The problem with the everyday conversations with the humanoid robot was that the classification accuracy was up to 68.1%, which is an issue in terms of early detection of dementia. It seems that the low accuracy is caused by using only acoustic features and those acoustic features for which statistically significant differences have been confirmed. It is necessary for improving accuracy for practical use. However, accuracy increased by 14.9% when we classified the participants solely with the MMSE score set as the baseline. We may reduce the risk of not identifying patients with MCI by also using speech in everyday conversations with a humanoid robot, rather than simply judging the performance from the MMSE test scores alone. In the future, we will examine how to improve the accuracy of automatic classification from everyday conversations with a humanoid robot by analyzing speech content and new features, such as linguistic features, in the practical use of robots.

This study successfully demonstrated that it is possible to classify people into patients with MCI and CN older people even from somewhat unnatural conversations with a humanoid robot with the same level of accuracy as found with human conversations in MMSE tests. This means the study has shown that humanoid robots can identify signs of cognitive decline while having everyday conversations with people in nursing homes and other similar facilities where labor shortages are an acute problem.

Conclusion

This study examined a simple screening test for dementia that uses everyday conversations with a humanoid robot installed at nursing homes and similar facilities. Existing studies have not clarified what the effective features are for identifying patients with MCI, a precursor stage of dementia, from the speech in conversations with a humanoid robot. Therefore, we recorded speech in conversations between the participants of the experiment (CN older people and patients with MCI) and a humanoid robot, extracted 17 types of features from the recordings, and conducted a statistical significance test. From the result, we obtained significant differences between the CN older participants and the patients with MCI in 16 types of features, such as response time, speech time, jitter, and shimmer, and clarified effective features for detecting signs of cognitive decline through conversations with a humanoid robot.

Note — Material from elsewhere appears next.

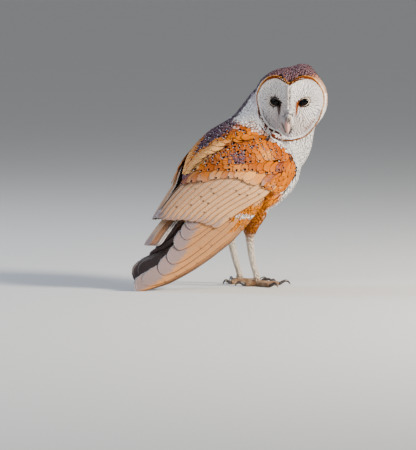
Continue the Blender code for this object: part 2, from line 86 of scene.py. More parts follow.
# ---------------------------------------------------------------- crown, nape and sides of the head
# Small dense feathers run from the face's rim back over the skull: golden buff veiled with lilac grey on the
# crown and nape, pale lilac grey at the bird's right side and white under the chin; at its left side painted
# light makes them paler cream and less grey. Each is a soft vane some seven millimetres long.
# Feathers stand in rows along a chart of the body, point back from the bill, and overlap like tiles.
def step(x, low=0.0, high=1.0):
    """0 below low, 1 above high; between them, with x the share of the way, 3 x squared less 2 x cubed."""
    x = np.clip((np.asarray(x, float) - low) / (high - low), 0, 1)
    return x * x * (3 - 2 * x)


def add_attribute(mesh, name, values):
    """Store one colour (four numbers) or vector (three numbers) on each vertex of a mesh."""
    kind, field = ("FLOAT_COLOR", "color") if values.shape[1] == 4 else ("FLOAT_VECTOR", "vector")
    mesh.attributes.new(name, kind, "POINT").data.foreach_set(field, np.asarray(values, np.float32).ravel())


class Shader:
    """A node material under construction: each call adds one node, and its sockets take values or links."""

    def __init__(self, name, roughness, specular=0.3, sheen=0.0, coat=0.0):
        """A new material whose surface has the given finish."""
        self.material = bpy.data.materials.new(name)
        self.material.use_nodes = True
        self.tree = self.material.node_tree
        self.surface = self.tree.nodes["Principled BSDF"]
        self.surface.inputs["Roughness"].default_value = roughness
        self.surface.inputs["Specular IOR Level"].default_value = specular
        self.surface.inputs["Sheen Weight"].default_value = sheen
        self.surface.inputs["Coat Weight"].default_value = coat

    def add(self, kind, settings=None, **sockets):
        """Add a node; sockets are given by name with _ for spaces, or as i0, i1 for numbered ones."""
        node = self.tree.nodes.new(kind)
        for key, value in (settings or {}).items():
            setattr(node, key, value)
        for key, value in sockets.items():
            numbered = key[0] == "i" and key[1:].isdigit()
            socket = node.inputs[int(key[1:])] if numbered else node.inputs[key.replace("_", " ")]
            if isinstance(value, bpy.types.NodeSocket):
                self.tree.links.new(value, socket)
            else:
                socket.default_value = value
        return node

    def math(self, operation, *values):
        """One Math node and its output."""
        sockets = {f"i{k}": value for k, value in enumerate(values)}
        return self.add("ShaderNodeMath", {"operation": operation}, **sockets).outputs[0]

    def ramp(self, value, low, high, start=0.0, end=1.0):
        """Smooth step of a value from start below low to end above high."""
        made = self.add("ShaderNodeMapRange", {"interpolation_type": "SMOOTHSTEP"}, Value=value, From_Min=low,
                        From_Max=high, To_Min=start, To_Max=end)
        return made.outputs[0]

    def mix(self, factor, first, second, blend="MIX"):
        """Colour mixed from first to second."""
        node = self.tree.nodes.new("ShaderNodeMix")
        node.data_type = "RGBA"
        node.blend_type = blend
        for socket, value in ((node.inputs[0], factor), (node.inputs[6], first), (node.inputs[7], second)):
            if isinstance(value, bpy.types.NodeSocket):
                self.tree.links.new(value, socket)
            elif socket.type == "RGBA":
                socket.default_value = (*value[:3], 1)
            else:
                socket.default_value = value
        return node.outputs[2]

    def plus(self, first, second):
        """Their sum."""
        return self.math("ADD", first, second)

    def times(self, first, second):
        """Their product."""
        return self.math("MULTIPLY", first, second)

    def colour(self, name):
        """The named colour attribute."""
        return self.add("ShaderNodeAttribute", {"attribute_name": name}).outputs["Color"]

    def parts(self, name):
        """The three numbers of the named vector attribute."""
        vector = self.add("ShaderNodeAttribute", {"attribute_name": name}).outputs["Vector"]
        return self.add("ShaderNodeSeparateXYZ", None, i0=vector).outputs

    def noise(self, scale, detail=2.0, rough=0.5):
        """Noise in object space, in cells per metre, as a value from 0 to 1."""
        return self.add("ShaderNodeTexNoise", None, Vector=self.add("ShaderNodeTexCoord").outputs["Object"],
                        Scale=scale, Detail=detail, Roughness=rough).outputs["Fac"]

    def finish(self, colour, height=None, bump=0.0002):
        """Join the colour and the bump height to the surface."""
        if isinstance(colour, bpy.types.NodeSocket):
            self.tree.links.new(colour, self.surface.inputs["Base Color"])
        else:
            self.surface.inputs["Base Color"].default_value = (*colour, 1)
        if height is not None:
            node = self.add("ShaderNodeBump", None, Height=height, Distance=bump, Strength=1.0)
            self.tree.links.new(node.outputs[0], self.surface.inputs["Normal"])
        return self.material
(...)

We conducted an automatic classification experiment using an SVM to verify whether it is possible to automatically classify people into patients with MCI and CN older people from their speech in everyday conversations with a humanoid robot by examining the features identified in this study. The results showed that we can classify people into patients with MCI and CN older people with an accuracy of 68.1% from their everyday conversations with a humanoid robot. The accuracy increased by 14.9% compared to the classification conducted solely with the MMSE score (a cognitive test) we had set as the baseline.

These results suggest that we can identify patients with MCI from their everyday conversations with a humanoid robot and improve the efficacy of a simple screening test for dementia. However, the classification accuracy of the method is 68.1%, which is insufficient when we consider its prospective potential for practical use. Our future task is to improve its accuracy further by examining additional features, such as those of a linguistic nature.